Biggest Hope for the World
This sounds really strange… of course I’d love to take on things like world peace and global warming, but… I wish that the people in the world, including myself, would learn better to be present. If everyone was present with everything they’re doing every day, it would change the world.
It’s hard, because there are so many things distracting you. The whole concept of multi-tasking—and I’m a master of it— really does disintegrate relationships. Because you’re not giving full attention to anything. You’re keeping balls in the air. That’s what you are focused on. Not the associate that you’re mentoring, not the client that you’re helping, not the grandchild who’s standing in front of you wanting your attention. When you have a focus on relationships, you really must focus and be present with them. This same issue is a problem with social media. “Social media” is not “social”; it’s individual. People today don’t talk, they text. They don’t interact, they view each other’s lives on snap chat. Being present, means being present in person.

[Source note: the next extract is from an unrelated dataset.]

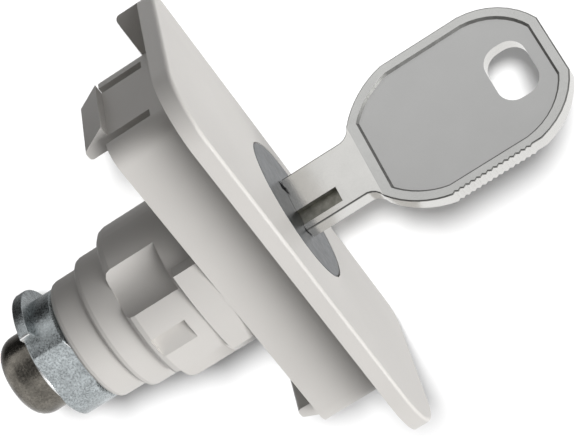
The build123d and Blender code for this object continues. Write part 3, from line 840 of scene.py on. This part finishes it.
class OBJECT_OT_lock_tail_bolt(bpy.types.Operator):
    """Shape the tail bolt: domed head with a hexagon socket on a smooth shank"""

    bl_idname = "object.lock_tail_bolt"
    bl_label = "Tail Bolt"

    def execute(self, context):
        lock = context.scene.cabinet_lock
        tail = lock.tail
        front = tail.driver_end + tail.washer_thickness
        shank, tip, root = tail.shank_radius, tail.shank_bevel, tail.shank_root
        head, edge = tail.head_radius, tail.head_edge
        # a station about halfway round the head's front edge
        edge_in, edge_up = edge / 4, 0.3 * edge
        piece = turned("tail_bolt_steel", [
            (shank - tip, tail.shank_front), (shank, tail.shank_front + tip),
            (shank, front - root), (shank + root, front),
            (head - edge, front), (head - edge_in, front + edge_up), (head, front + edge),
            *rounded_end(head, tail.head_end, tail.head_dome, BOW_STEPS)])
        close()
        bpy.ops.mesh.primitive_cylinder_add(
            vertices=6, radius=tail.hex_flats / math.sqrt(3), depth=2 * tail.hex_depth,
            location=(0, tail.head_end, 0), rotation=TO_AXIS)
        socket = open_piece("socket")
        close()
        cut_out(piece, socket)
        # the head's front edge gets a painted highlight: a bright ring where it catches the light
        piece.data.materials.append(dark_steel(lock.finish.bolt_steel))
        only(piece)
        edit()
        pick("faces", lambda f: front < centre(f).y < front + tail.head_highlight
             and radius_of(centre(f)) > tail.washer_radius)
        coat(piece, worn_zinc_and_highlight(lock.finish.worn_metal_and_highlight))
        close()
        stand_for(piece, "tail_bolt")
        return {"FINISHED"}


class OBJECT_OT_lock_washer(bpy.types.Operator):
    """Shape the split spring washer between the driver and the bolt's head"""

    bl_idname = "object.lock_washer"
    bl_label = "Spring Washer"

    def execute(self, context):
        lock = context.scene.cabinet_lock
        tail = lock.tail
        width, thickness = tail.washer_radius - tail.washer_bore, tail.washer_thickness
        mean = (tail.washer_radius + tail.washer_bore) / 2
        opening = tail.washer_gap / mean
        bpy.ops.mesh.primitive_plane_add(size=1, location=(mean, tail.driver_end + thickness / 2, 0))
        bpy.context.object.scale = (width, thickness, 1)
        piece = open_piece("spring_washer_wire")
        bpy.ops.mesh.select_mode(type="FACE")
        bpy.ops.mesh.select_all(action="SELECT")
        bpy.ops.transform.rotate(value=-opening / 2, orient_axis="Y", center_override=(0, 0, 0))
        bpy.ops.mesh.spin(steps=WASHER_STEPS, angle=2 * math.pi - opening, center=(0, 0, 0), axis=(0, 1, 0))
        bpy.ops.mesh.select_all(action="SELECT")
        bpy.ops.mesh.remove_doubles(threshold=MERGE)
        face_outwards()
        pick("edges", lambda e: len(e.link_faces) == 2 and e.calc_face_angle(0) > SHARP)
        bpy.ops.mesh.bevel(offset=tail.washer_edge, segments=2, affect="EDGES")
        close()
        piece.data.materials.append(spring_wire(lock.finish.spring_steel))
        stand_for(piece, "spring_washer")
        return {"FINISHED"}


def wind_coil(spring):
    """One coil spring about the upright axis, with both ends of its wire closed."""
    wire = spring.wire / 2
    steps = int(spring.turns * COIL_STEPS)
    bpy.ops.mesh.primitive_circle_add(vertices=WIRE_STEPS, radius=wire, rotation=TO_AXIS,
                                      location=(spring.radius - wire, 0, 0))
    coil = open_piece("wafer_spring_wound_1")
    close()
    apply_modifier(coil, "SCREW", axis="Z", angle=spring.turns * 2 * math.pi, screw_offset=spring.height,
                   steps=steps, render_steps=steps, use_merge_vertices=False)
    edit()
    pick("edges", lambda e: len(e.link_faces) == 1)
    bpy.ops.mesh.edge_face_add()
    face_outwards()
    close()
    return coil


class OBJECT_OT_lock_springs(bpy.types.Operator):
    """Wind the seven small coil springs under the wafers' ears"""

    bl_idname = "object.lock_springs"
    bl_label = "Wafer Springs"

    def execute(self, context):
        lock = context.scene.cabinet_lock
        spring = lock.spring
        coil = wind_coil(spring)
        coil.data.materials.append(spring_wire(lock.finish.spring_steel))
        copies = [coil]
        for _ in SPRINGS[1:]:
            only(coil)
            bpy.ops.object.duplicate(linked=False)
            copies.append(bpy.context.object)
        for number, (node, piece) in enumerate(zip(SPRINGS, copies)):
            piece.name = piece.data.name = f"wafer_spring_wound_{number + 1}"
            only(piece)
            piece.location = (spring.at, spring.first + number * spring.pitch, -spring.low)
            settle()
            stand_for(piece, node, turn=KEY_TURN, smooth=60)
        return {"FINISHED"}


def aim(thing, place, target, up):
    """Turns a camera or lamp at a place towards a target, with one direction upright."""
    ahead = (Vector(target) - Vector(place)).normalized()
    right = ahead.cross(Vector(up)).normalized()
    facing = Matrix((right, right.cross(ahead), -ahead)).transposed().to_4x4()
    thing.matrix_world = Matrix.Translation(place) @ facing


def white_card(colour):
    """Card, matt white: it glows a little towards the camera, keeps the shadow, throws little light
    back, and metal mirrors it bright, but with painted shade in its glow where the shaded side of the tail
    hangs over it."""
    material, tree, output, place = new_material("card_white_matt")
    # painted shade, seen only in metal: the card's glow dims within this distance of this place, and is
    # full beyond
    painted_shade_middle, painted_shade_within, bright_beyond = (30 * MM, 45 * MM, 0), 20 * MM, 45 * MM
    camera_glow, bounce_glow = 0.08, 0.75
    rays = add_node(tree, "ShaderNodeLightPath")
    away = add_node(tree, "ShaderNodeVectorMath", {0: place, 1: painted_shade_middle}, operation="DISTANCE")
    mirrored = add_node(tree, "ShaderNodeMapRange",
                        {"Value": away.outputs["Value"], "From Min": painted_shade_within,
                         "From Max": bright_beyond, "To Min": 0.05, "To Max": 1.0})
    shine = add_node(tree, "ShaderNodeMapRange",
                     {"Value": rays.outputs["Is Glossy Ray"], "To Min": rays.outputs["Is Camera Ray"],
                      "To Max": mirrored.outputs["Result"]})
    card = add_node(tree, "ShaderNodeBsdfDiffuse", {"Color": (*colour, 1.0)})
    glow = add_node(tree, "ShaderNodeEmission", {"Color": WHITE, "Strength": shine.outputs["Result"]})
    # the share of glow: little for the camera, most for the light thrown back, all of it in metal
    spared = add_node(tree, "ShaderNodeMapRange",
                      {"Value": rays.outputs["Is Diffuse Ray"], "To Min": camera_glow,
                       "To Max": bounce_glow})
    share = add_node(tree, "ShaderNodeMapRange",
                     {"Value": rays.outputs["Is Glossy Ray"], "To Min": spared.outputs["Result"],
                      "To Max": 1.0})
    both = add_node(tree, "ShaderNodeMixShader",
                    {"Fac": share.outputs["Result"], 1: card.outputs["BSDF"], 2: glow.outputs["Emission"]})
    tree.links.new(both.outputs["Shader"], output.inputs["Surface"])
    return material


def studio_world(fill):
    """A pale room: near white to the camera, a soft fill on the lock, and bright in polished metal, with
    a dim corner high on the lock's shaded side."""
    world = bpy.data.worlds.new("studio")
    world.use_nodes = True
    tree = world.node_tree
    tree.nodes.clear()
    pale, dim = 0.95, 0.18
    # the dim corner's direction, and the cosines at which it starts and is full
    dim_corner, dim_start, dim_full = (0.72, 0.1, 0.68), 0.78, 0.95
    rays = add_node(tree, "ShaderNodeLightPath")
    direction = add_node(tree, "ShaderNodeTexCoord").outputs["Generated"]
    towards = add_node(tree, "ShaderNodeVectorMath", {0: direction, 1: dim_corner}, operation="DOT_PRODUCT")
    room = add_node(tree, "ShaderNodeMapRange",
                    {"Value": towards.outputs["Value"], "From Min": dim_start, "From Max": dim_full,
                     "To Min": pale, "To Max": dim})
    mirrored = add_node(tree, "ShaderNodeMapRange",
                        {"Value": rays.outputs["Is Glossy Ray"], "To Min": fill,
                         "To Max": room.outputs["Result"]})
    level = add_node(tree, "ShaderNodeMapRange",
                     {"Value": rays.outputs["Is Camera Ray"], "To Min": mirrored.outputs["Result"],
                      "To Max": pale})
    back = add_node(tree, "ShaderNodeBackground", {"Color": WHITE, "Strength": level.outputs["Result"]})
    output = add_node(tree, "ShaderNodeOutputWorld")
    tree.links.new(back.outputs["Background"], output.inputs["Surface"])
    return world


def add_camera(stage):
    """The camera, where the photograph was taken from."""
    bpy.ops.object.camera_add()
    camera = bpy.context.object
    aim(camera, stage.camera_place, stage.camera_aim, stage.camera_up)
    camera.data.lens = camera.data.sensor_width * PHOTO_FOCAL / PHOTO_WIDTH
    camera.data.clip_start = stage.camera_near
    return camera


def add_floor(stage, material):
    """The square card that the lock lies on."""
    bpy.ops.mesh.primitive_plane_add(size=2 * stage.floor_half)
    floor = bpy.context.object
    floor.name = "floor"
    floor.location = (0, 0, CAD_LOW.z)
    settle()
    floor.data.materials.append(material)
    return floor


def add_lamps(stage, floor):
    """The soft lamps. Those of the lock leave the card out; the card has its own, which throws the lock's
    soft shadow on it."""
    # each lamp's name, where it shines from, how many degrees wide it is, its strength and its card link
    lamps = (
        ("key_lamp", (-0.35, -0.48, 0.80), 42, stage.key_lamp, "EXCLUDE"),
        ("front_lamp", (0.05, -0.88, 0.46), 75, stage.front_lamp, "EXCLUDE"),
        ("floor_lamp", (0.612, -0.128, 0.786), 11, stage.floor_lamp, "INCLUDE"),
    )
    upright = (0.1, 0.2, 1)
    for name, place, spread, energy, link in lamps:
        bpy.ops.object.light_add(type="SUN")
        lamp = bpy.context.object
        lamp.name = name
        lamp.data.angle = math.radians(spread)
        lamp.data.energy = energy
        aim(lamp, place, (0, 0, 0), upright)
        lit = bpy.data.collections.new(f"lit_by_{name}")
        lit.objects.link(floor)
        lit.collection_objects[0].light_linking.link_state = link
        lamp.light_linking.receiver_collection = lit


class OBJECT_OT_lock_stage(bpy.types.Operator):
    """Set up the camera, the soft lamps and the pale floor"""

    bl_idname = "object.lock_stage"
    bl_label = "Lock Stage"

    def execute(self, context):
        lock = context.scene.cabinet_lock
        context.scene.camera = add_camera(lock.stage)
        floor = add_floor(lock.stage, white_card(lock.finish.card))
        add_lamps(lock.stage, floor)
        context.scene.world = studio_world(lock.stage.fill)
        context.scene.view_settings.view_transform = "Standard"
        return {"FINISHED"}


class VIEW3D_PT_cabinet_lock(bpy.types.Panel):
    """Lists the lock's operators and settings in the sidebar"""

    bl_label = "Cabinet Lock"
    bl_idname = "VIEW3D_PT_cabinet_lock"
    bl_space_type = "VIEW_3D"
    bl_region_type = "UI"
    bl_category = "Cabinet Lock"

    def draw(self, context):
        column = self.layout.column(align=True)
        for step in STEPS:
            column.operator(step.bl_idname)
        settings = context.scene.cabinet_lock
        for group in (settings.stage, settings.finish, settings.key, settings.tail, settings.spring):
            box = self.layout.box()
            for name in group.__annotations__:
                box.prop(group, name)


STEPS = (
    OBJECT_OT_lock_finishes,
    OBJECT_OT_lock_key,
    OBJECT_OT_lock_driver,
    OBJECT_OT_lock_tail_bolt,
    OBJECT_OT_lock_washer,
    OBJECT_OT_lock_springs,
    OBJECT_OT_lock_stage,
)
GROUPS = (StageSettings, FinishSettings, KeySettings, TailSettings, SpringSettings)
CLASSES = (*GROUPS, LockSettings, *STEPS, VIEW3D_PT_cabinet_lock)


def register():
    for one in CLASSES:
        bpy.utils.register_class(one)
    bpy.types.Scene.cabinet_lock = PointerProperty(type=LockSettings)


def unregister():
    del bpy.types.Scene.cabinet_lock
    for one in reversed(CLASSES):
        bpy.utils.unregister_class(one)


def main():
    """Registers the classes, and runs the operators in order."""
    register()
    for step in STEPS:
        area, name = step.bl_idname.split(".")
        getattr(getattr(bpy.ops, area), name)()


if __name__ == "__main__":
    main()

Being present is something I work on every day. When I have succeeded at it; I will have accomplished prosperity. I am much better at presence with my grandkids than in any other area of my life. Not just being with them, but really being with them. Not just being around them, but being with them. It’s one thing to take the kids to the lake house and get in the water and play with them and interact with them versus taking them and just letting them go play. Where are the memories being created in that?
I think there is so much improvement in our daily lives when we are present with whatever we are doing.